Given task:
Look over the lines below. Report each one that includes the string "scene".

** Start Data **

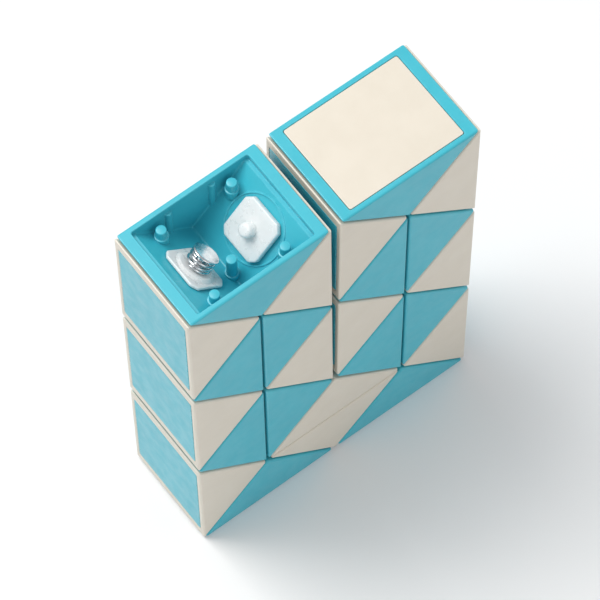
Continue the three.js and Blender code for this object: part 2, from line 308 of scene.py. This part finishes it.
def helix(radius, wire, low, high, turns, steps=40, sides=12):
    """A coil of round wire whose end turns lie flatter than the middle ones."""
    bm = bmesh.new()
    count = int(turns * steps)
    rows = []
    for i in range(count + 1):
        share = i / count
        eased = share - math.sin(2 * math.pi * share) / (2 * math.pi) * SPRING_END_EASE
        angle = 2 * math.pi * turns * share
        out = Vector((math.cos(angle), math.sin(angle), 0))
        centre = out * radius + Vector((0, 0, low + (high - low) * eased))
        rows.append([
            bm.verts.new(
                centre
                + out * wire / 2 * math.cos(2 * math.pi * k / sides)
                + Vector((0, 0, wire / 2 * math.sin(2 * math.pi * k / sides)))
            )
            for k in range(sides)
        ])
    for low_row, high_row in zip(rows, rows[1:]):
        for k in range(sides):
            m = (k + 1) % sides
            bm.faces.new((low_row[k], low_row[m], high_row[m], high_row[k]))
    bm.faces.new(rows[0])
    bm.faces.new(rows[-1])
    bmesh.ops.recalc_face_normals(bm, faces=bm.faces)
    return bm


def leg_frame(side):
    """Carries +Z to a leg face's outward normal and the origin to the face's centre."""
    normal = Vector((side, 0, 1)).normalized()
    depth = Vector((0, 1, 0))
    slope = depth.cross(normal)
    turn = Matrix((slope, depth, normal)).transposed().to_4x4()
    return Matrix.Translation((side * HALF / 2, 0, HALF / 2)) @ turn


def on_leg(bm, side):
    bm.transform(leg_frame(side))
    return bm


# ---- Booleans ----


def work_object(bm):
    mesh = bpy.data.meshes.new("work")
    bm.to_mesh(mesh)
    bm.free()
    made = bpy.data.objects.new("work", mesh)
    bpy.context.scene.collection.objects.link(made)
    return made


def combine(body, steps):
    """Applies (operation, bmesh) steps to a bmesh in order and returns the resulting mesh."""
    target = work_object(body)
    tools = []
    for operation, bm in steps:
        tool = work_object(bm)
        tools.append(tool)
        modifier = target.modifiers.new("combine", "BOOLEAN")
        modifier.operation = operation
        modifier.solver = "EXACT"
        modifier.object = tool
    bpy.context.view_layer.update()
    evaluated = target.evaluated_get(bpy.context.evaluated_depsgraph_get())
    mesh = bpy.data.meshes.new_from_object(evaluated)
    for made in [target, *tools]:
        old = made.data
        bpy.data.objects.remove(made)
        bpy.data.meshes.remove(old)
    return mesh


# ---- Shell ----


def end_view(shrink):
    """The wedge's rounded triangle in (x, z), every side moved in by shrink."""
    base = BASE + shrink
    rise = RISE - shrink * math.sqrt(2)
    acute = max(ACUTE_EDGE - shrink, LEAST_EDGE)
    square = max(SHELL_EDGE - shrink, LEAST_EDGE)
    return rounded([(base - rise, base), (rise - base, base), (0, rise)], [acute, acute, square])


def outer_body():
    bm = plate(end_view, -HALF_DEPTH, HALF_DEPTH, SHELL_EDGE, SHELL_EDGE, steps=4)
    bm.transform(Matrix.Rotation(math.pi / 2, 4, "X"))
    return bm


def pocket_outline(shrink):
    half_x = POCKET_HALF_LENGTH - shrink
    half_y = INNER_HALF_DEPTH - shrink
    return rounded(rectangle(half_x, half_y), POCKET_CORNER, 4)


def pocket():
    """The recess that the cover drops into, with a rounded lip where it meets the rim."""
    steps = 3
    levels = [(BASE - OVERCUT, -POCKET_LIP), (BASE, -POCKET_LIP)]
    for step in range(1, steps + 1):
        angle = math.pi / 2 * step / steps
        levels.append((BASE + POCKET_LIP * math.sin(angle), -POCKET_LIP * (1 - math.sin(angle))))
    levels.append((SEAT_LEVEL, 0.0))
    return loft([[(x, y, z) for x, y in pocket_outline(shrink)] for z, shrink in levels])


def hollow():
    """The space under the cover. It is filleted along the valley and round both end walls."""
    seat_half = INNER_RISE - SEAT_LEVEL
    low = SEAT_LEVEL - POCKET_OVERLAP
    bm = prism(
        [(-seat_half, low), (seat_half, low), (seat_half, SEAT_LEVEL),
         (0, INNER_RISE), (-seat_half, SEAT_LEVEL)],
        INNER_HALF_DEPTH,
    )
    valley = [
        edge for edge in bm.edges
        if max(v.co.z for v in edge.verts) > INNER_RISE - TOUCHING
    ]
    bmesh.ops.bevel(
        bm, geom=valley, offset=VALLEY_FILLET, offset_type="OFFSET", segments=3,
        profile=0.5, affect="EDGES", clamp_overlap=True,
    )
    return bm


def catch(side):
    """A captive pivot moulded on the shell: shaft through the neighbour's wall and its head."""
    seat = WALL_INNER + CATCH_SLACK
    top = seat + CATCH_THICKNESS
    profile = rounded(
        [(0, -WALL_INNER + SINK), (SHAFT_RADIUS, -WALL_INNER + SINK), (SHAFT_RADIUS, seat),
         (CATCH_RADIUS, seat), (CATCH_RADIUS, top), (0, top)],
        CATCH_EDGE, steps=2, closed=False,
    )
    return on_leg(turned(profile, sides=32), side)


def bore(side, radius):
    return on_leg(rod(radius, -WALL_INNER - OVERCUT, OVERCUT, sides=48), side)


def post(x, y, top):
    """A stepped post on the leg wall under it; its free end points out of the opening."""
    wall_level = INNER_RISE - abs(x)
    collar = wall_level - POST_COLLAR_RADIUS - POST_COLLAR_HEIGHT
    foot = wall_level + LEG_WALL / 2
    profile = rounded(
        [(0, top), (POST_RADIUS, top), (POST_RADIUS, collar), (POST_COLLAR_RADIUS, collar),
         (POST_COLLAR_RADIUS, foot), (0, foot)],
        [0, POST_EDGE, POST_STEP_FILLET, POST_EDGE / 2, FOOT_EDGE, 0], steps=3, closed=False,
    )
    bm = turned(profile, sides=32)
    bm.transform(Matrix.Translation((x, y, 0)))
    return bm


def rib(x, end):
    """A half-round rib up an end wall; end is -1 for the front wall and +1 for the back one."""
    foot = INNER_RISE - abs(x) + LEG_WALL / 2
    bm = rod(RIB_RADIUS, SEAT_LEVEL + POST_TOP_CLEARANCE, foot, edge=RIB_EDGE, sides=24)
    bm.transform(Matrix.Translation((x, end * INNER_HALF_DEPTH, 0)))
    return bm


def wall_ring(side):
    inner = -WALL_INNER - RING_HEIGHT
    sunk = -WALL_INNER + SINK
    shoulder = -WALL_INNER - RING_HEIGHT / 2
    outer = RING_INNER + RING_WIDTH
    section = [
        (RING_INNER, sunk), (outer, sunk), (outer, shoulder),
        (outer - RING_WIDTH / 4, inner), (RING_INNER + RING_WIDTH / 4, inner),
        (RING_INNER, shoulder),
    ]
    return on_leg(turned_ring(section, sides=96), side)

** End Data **

Output:
Continue the three.js and Blender code for this object: part 2, from line 308 of scene.py. This part finishes it.
    bpy.context.scene.collection.objects.link(made)